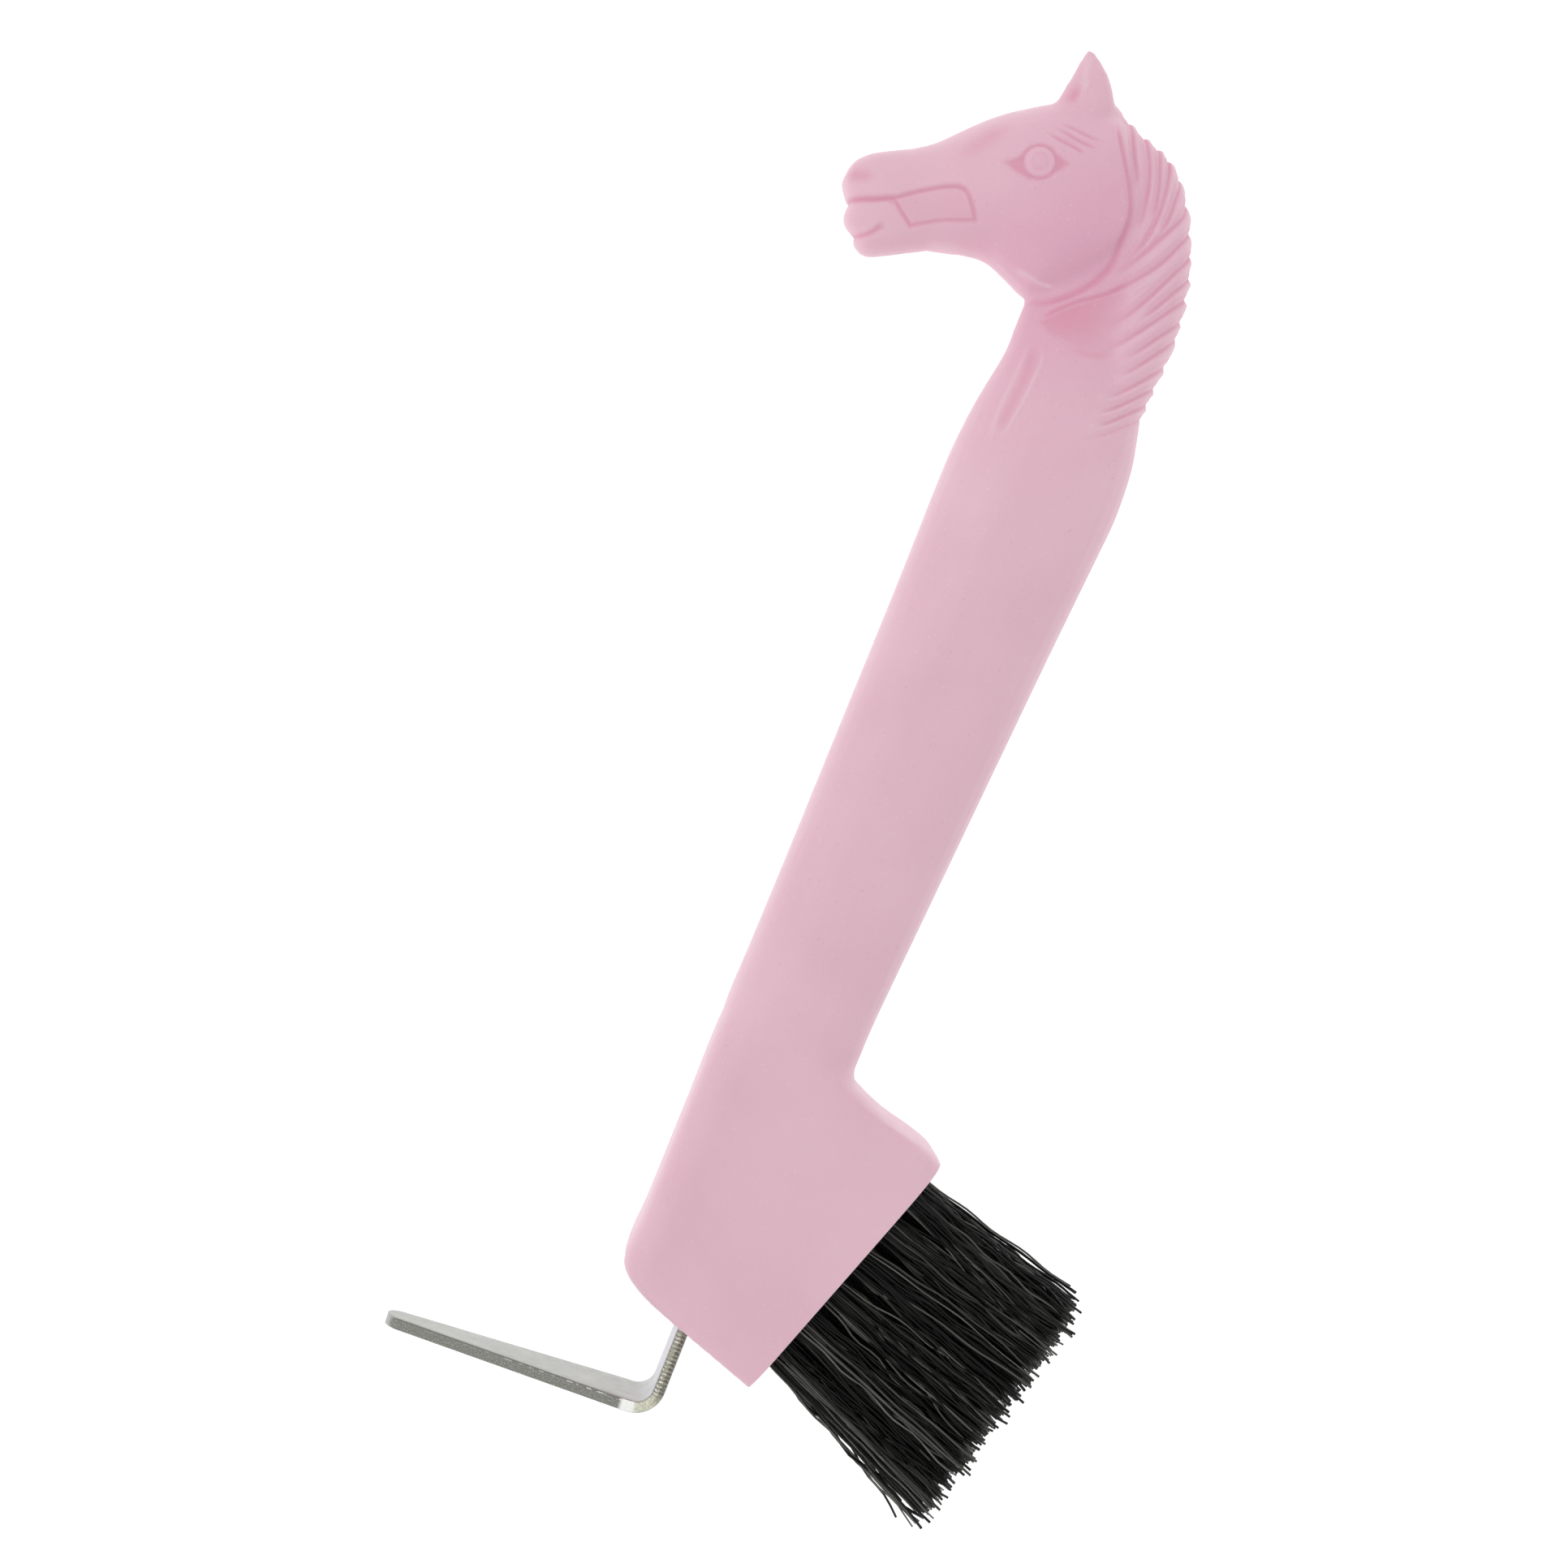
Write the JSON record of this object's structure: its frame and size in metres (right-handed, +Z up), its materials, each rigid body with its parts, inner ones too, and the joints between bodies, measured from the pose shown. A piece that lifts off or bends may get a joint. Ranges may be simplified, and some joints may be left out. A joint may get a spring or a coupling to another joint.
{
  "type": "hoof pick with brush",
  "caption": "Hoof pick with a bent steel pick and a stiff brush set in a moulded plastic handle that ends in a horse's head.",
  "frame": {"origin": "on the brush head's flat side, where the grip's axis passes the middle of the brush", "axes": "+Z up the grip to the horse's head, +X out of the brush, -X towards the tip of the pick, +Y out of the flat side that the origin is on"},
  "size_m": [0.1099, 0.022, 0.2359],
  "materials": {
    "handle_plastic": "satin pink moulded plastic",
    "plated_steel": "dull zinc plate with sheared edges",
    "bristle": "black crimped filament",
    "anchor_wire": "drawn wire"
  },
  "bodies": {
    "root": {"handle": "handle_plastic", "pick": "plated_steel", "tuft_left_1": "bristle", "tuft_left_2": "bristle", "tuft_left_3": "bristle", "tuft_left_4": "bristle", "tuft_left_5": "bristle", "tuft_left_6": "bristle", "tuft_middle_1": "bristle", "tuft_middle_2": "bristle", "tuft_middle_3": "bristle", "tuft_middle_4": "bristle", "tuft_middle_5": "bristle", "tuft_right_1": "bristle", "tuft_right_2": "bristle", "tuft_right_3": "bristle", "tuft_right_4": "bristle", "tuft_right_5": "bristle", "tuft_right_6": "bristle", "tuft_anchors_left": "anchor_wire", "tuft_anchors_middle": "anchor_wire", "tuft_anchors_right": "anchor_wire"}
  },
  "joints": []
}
◆ ◆ ◆ ◆ ◆ ◆ ◆
» Task statement: Restate the data above word for word.

» Solution for this task:
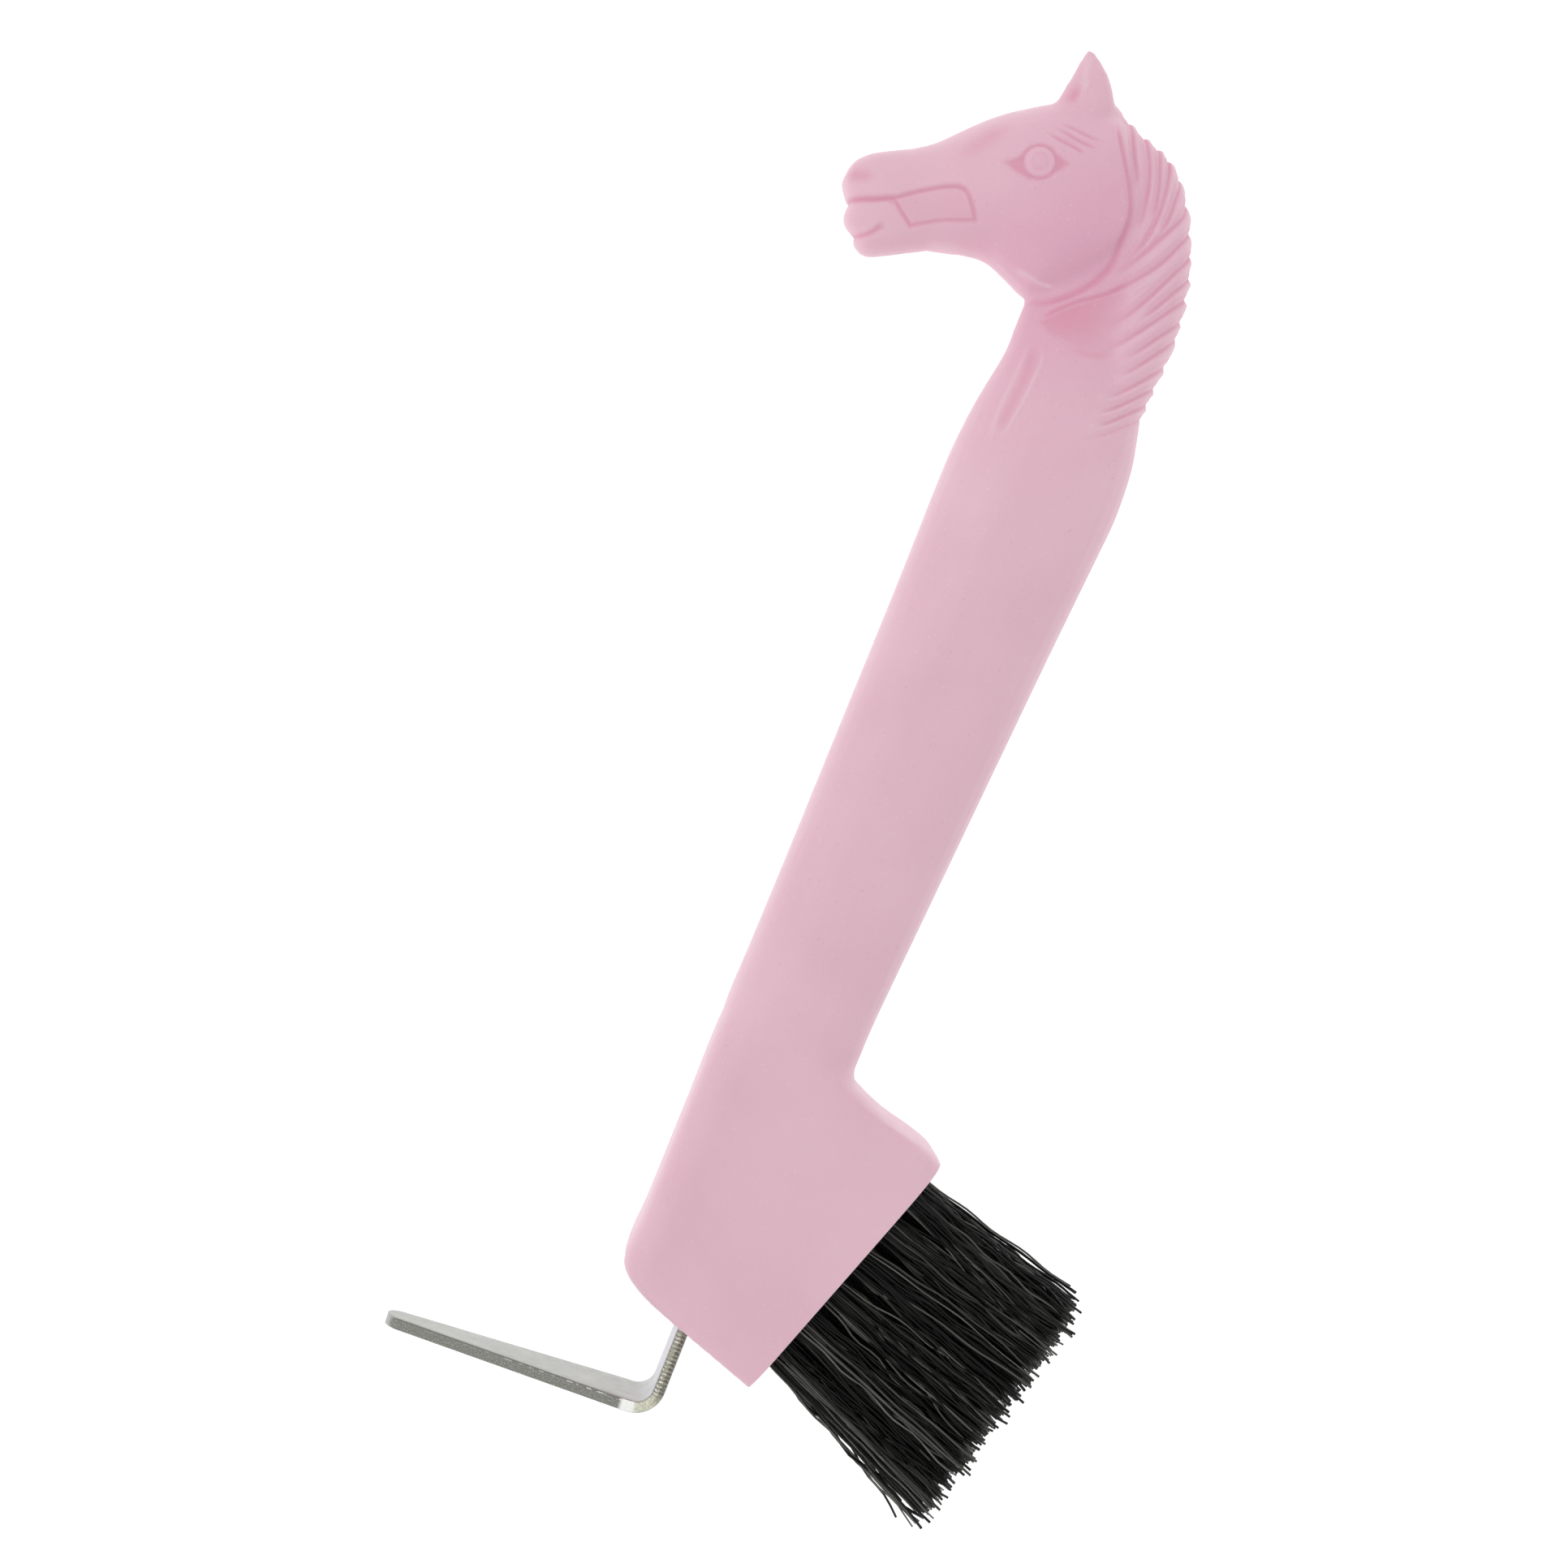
Write the JSON record of this object's structure: its frame and size in metres (right-handed, +Z up), its materials, each rigid body with its parts, inner ones too, and the joints between bodies, measured from the pose shown. A piece that lifts off or bends may get a joint. Ranges may be simplified, and some joints may be left out. A joint may get a spring or a coupling to another joint.
{
  "type": "hoof pick with brush",
  "caption": "Hoof pick with a bent steel pick and a stiff brush set in a moulded plastic handle that ends in a horse's head.",
  "frame": {"origin": "on the brush head's flat side, where the grip's axis passes the middle of the brush", "axes": "+Z up the grip to the horse's head, +X out of the brush, -X towards the tip of the pick, +Y out of the flat side that the origin is on"},
  "size_m": [0.1099, 0.022, 0.2359],
  "materials": {
    "handle_plastic": "satin pink moulded plastic",
    "plated_steel": "dull zinc plate with sheared edges",
    "bristle": "black crimped filament",
    "anchor_wire": "drawn wire"
  },
  "bodies": {
    "root": {"handle": "handle_plastic", "pick": "plated_steel", "tuft_left_1": "bristle", "tuft_left_2": "bristle", "tuft_left_3": "bristle", "tuft_left_4": "bristle", "tuft_left_5": "bristle", "tuft_left_6": "bristle", "tuft_middle_1": "bristle", "tuft_middle_2": "bristle", "tuft_middle_3": "bristle", "tuft_middle_4": "bristle", "tuft_middle_5": "bristle", "tuft_right_1": "bristle", "tuft_right_2": "bristle", "tuft_right_3": "bristle", "tuft_right_4": "bristle", "tuft_right_5": "bristle", "tuft_right_6": "bristle", "tuft_anchors_left": "anchor_wire", "tuft_anchors_middle": "anchor_wire", "tuft_anchors_right": "anchor_wire"}
  },
  "joints": []
}